Wilber, like Fichte, Schelling, and Hegel before him, believes there is no going back to connect with "a lost Spirit" (p. 108). Whereas the Romantic, Idealist, and Postmodern rebellions failed (p. 139), he argues that if "we are to effect a genuine integration of science and religion, it will have to be an integration of real science and real religion, not bogus science and bogus religion. And that means each camp must jettison its narrow and/or dogmatic remnants, and thus accept a more accurate self-concept, a more accurate image of its own estate" (pp. 169-70). "Engage the injunction" of contemplation, he instructs: "take up the injunction or paradigm of meditation; practice and polish that cognitive tool until awareness learns to discern the incredibly subtle phenomena of spiritual data; check your observations with others who have done so, much as mathematicians will check their interior proofs with others who have completed the injunctions; and thus confirm or reject your results" (p. 173). Thus, Wilber views Zen and other contemplative traditions as "a deep science of the spiritual interiors" (p. 203). "With the eye of contemplation, Spirit can be seen. With the eye of contemplation, God can be seen. With the eye of contemplation, the great Within radiantly unfolds" (p. 174).

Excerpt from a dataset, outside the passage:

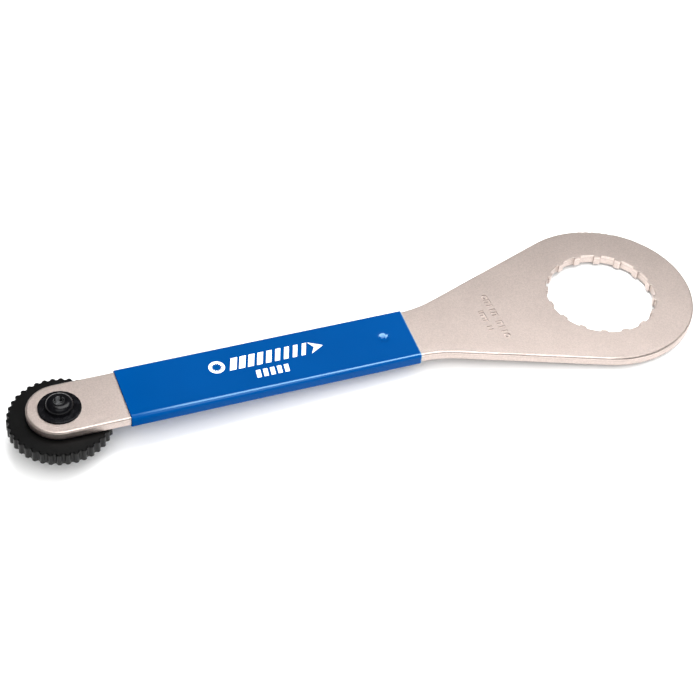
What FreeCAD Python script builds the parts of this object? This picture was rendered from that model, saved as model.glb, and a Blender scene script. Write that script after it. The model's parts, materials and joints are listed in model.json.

This is not an easy book, and some readers new to Wilber might find this a downright difficult MARRIAGE. Wilber also challenges his readers to adjust their attitudes toward both science and religion in establishing his integration. Still, this is a good MARRIAGE, and as the saying goes, a good marriage takes work.

G. Merritt

Rating: 4 stars
Summary: Science vs. Religion? Why must it be so?
Review: Ken Wilbur has got to be one of the smartest authors that I've come across. While a good portion of this book was a bit over my head, I did come away with a good understanding of his major point. It is important for modern society and science to accept the reality of spirituality and this will not happen if science continues to categorize anything without hard evidence to support it as nonsence.